Intergroup 0144 - phase III trial of 5-FU based chemotherapy regimens plus radiotherapy (XRT) in postoperative adjuvant rectal cancer. Bolus 5-FU vs prolonged venous infusion (PVI) before and after XRT + PVI vs bolus 5-FU + leukovorin (LV) + levamisole (LEV) before and after XRT + bolus 5-FU + LV
Reviewer: Walter Sall, MD
Last Modified: June 1, 2003
Presenter: S.R. Smalley Presenter's Affiliation: SWOG Type of Session: Scientific
5-FU based chemoradiotherapy is standard post-operative management of T3-4N0 or node positive rectal cancer patients. Controversy regarding the optimal method of 5-FU delivery exists.
The Intergroup 864751 trial suggested improved RFS and OS in patients treated with PVI 5-FU during RT vs bolus 5-FU.
This trial studied pre and post-radiotherapy bolus 5-FU with concurrent PVI vs PVI 5-FU before, during and after XRT vs biochemically modulated bolus 5-FU with no PVI, thus avoiding central line placement
Materials and Methods
This is a three arm prospective, randomized trial.
Eligible patients included completely resected T3-4N0 or T1-4N1-3 rectal cancer patients. 1917 patients were randomized between 1994 and 2000.
Median follow up was 5 years.
Patients were stratified by type of operation, nodal stage, T stage and time from surgery to registration.
Arm 1 patients received 2 five day cycles of bolus 5-FU before and after XRT (50.4 - 54Gy) plus PVI 5-FU during XRT. Arm 2 patients received PVI 5-FU 42 days before, during and 56 days after XRT. Arm 3 patients received 2 five day cycles of bolus 5-FU with leucovorin before and after XRT and bolus 5-FU/leucovorin during XRT. Lev was also given before and after XRT in this arm.
Toxicity was similar with 1% lethal toxicity in all arms. However, Grade III/IV hematologic toxicity was about 50% in the two bolus arms vs 4% in the all PVI arm.
RFS and OS was similar in all arms with 3 year OS of 81-83%.
However when comparing arm 1 only to arm 2, 5 year OS was 67% vs 72% (one sided p=0.04) with the trend favoring all PVI 5-FU.
A nonsignificant trend towards improved OS with all PVI 5-FU was seen. This deserves further investigation but is not sufficient to make this regimen the standard.

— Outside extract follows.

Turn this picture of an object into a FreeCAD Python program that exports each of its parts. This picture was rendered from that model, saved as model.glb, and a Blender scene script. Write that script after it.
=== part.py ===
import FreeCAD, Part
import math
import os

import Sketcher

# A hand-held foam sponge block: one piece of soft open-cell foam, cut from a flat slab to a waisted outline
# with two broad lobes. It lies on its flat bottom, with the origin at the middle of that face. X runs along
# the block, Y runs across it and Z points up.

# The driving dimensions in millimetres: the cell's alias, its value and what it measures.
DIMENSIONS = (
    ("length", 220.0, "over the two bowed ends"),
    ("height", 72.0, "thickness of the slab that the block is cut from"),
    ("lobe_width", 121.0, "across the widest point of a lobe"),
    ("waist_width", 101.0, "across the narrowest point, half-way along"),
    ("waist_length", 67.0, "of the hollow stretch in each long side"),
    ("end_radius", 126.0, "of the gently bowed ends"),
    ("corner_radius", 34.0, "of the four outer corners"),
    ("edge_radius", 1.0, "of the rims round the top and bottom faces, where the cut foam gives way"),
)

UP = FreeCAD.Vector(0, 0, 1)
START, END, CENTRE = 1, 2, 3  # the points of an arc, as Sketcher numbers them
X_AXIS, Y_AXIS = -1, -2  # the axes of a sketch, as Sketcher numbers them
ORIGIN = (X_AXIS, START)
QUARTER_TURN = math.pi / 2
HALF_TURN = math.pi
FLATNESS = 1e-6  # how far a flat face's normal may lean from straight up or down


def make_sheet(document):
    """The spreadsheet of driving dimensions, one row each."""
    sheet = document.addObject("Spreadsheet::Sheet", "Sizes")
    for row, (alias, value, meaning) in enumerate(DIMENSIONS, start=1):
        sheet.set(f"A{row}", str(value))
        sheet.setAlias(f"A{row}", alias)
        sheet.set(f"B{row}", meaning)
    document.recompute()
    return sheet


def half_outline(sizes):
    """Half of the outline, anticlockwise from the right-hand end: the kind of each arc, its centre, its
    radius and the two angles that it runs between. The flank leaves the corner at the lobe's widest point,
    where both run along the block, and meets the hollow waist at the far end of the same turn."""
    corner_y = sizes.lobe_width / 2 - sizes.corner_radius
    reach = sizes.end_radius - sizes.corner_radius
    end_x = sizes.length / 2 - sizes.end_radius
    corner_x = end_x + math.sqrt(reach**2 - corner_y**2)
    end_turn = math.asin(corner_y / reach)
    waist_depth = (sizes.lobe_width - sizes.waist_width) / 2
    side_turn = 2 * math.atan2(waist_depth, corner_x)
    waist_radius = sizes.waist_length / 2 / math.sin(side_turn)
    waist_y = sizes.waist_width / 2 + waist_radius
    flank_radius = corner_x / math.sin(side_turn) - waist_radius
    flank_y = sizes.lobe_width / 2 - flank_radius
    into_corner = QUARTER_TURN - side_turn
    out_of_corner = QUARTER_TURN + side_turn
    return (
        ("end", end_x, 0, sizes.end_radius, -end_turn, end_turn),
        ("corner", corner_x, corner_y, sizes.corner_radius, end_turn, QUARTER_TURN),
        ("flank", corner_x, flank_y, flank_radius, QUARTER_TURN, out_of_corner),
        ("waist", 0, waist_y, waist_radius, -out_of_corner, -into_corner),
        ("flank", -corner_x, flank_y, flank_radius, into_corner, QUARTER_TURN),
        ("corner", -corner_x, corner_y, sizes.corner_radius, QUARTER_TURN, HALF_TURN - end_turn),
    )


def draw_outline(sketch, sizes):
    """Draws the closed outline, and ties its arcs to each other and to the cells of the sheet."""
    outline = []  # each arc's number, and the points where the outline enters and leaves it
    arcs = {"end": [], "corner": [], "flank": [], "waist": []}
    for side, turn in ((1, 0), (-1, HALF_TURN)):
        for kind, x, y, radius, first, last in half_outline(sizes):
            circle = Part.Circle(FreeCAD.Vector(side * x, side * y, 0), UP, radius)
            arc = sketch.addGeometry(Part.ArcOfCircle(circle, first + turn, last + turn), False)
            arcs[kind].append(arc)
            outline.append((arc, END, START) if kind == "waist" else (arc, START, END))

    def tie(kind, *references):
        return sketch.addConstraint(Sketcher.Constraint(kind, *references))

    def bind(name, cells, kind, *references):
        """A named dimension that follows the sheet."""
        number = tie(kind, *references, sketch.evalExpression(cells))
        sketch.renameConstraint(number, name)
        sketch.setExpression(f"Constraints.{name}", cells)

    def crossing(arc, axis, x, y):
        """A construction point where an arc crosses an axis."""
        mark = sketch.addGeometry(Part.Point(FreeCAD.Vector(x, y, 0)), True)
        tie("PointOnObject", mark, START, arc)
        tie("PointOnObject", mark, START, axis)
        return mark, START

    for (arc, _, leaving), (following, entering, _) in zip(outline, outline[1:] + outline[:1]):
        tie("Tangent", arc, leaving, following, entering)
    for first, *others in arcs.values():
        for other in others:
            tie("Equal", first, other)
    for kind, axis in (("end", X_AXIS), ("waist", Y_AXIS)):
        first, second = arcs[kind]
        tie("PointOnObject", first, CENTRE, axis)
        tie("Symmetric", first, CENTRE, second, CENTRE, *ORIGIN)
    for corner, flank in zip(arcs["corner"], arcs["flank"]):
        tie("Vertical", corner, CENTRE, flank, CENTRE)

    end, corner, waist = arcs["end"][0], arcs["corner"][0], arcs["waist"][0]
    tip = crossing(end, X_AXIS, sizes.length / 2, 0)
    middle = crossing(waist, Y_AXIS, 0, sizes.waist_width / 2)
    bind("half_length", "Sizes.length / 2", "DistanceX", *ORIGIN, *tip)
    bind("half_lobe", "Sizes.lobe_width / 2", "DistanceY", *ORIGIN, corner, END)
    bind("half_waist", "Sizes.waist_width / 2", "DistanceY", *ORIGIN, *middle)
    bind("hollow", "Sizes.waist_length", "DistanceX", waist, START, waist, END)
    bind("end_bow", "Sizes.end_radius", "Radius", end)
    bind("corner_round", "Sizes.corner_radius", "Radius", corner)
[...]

Bolus regimens with no PVI are effective and especially useful if a central line needs to be avoided.
Further study is needed to determine if the added toxicity and cost of PVI drug delivery is justified by the potential clinical benefit.
This study provides evidence that there is no dramatic difference in efficacy between different administration schedules of 5-FU for adjuvant rectal cancer treatment. This provides flexibility for the clinician to choose a regimen based on factors such as desired toxicity profile, demands of the patient and ability to place a central line. Further prospective studies of PVI 5-FU vs bolus are needed in order to determine if the non-significant trend towards improved OS with PVI seen in this study truly exists. For the moment any of these regimens are acceptable in clinical practice.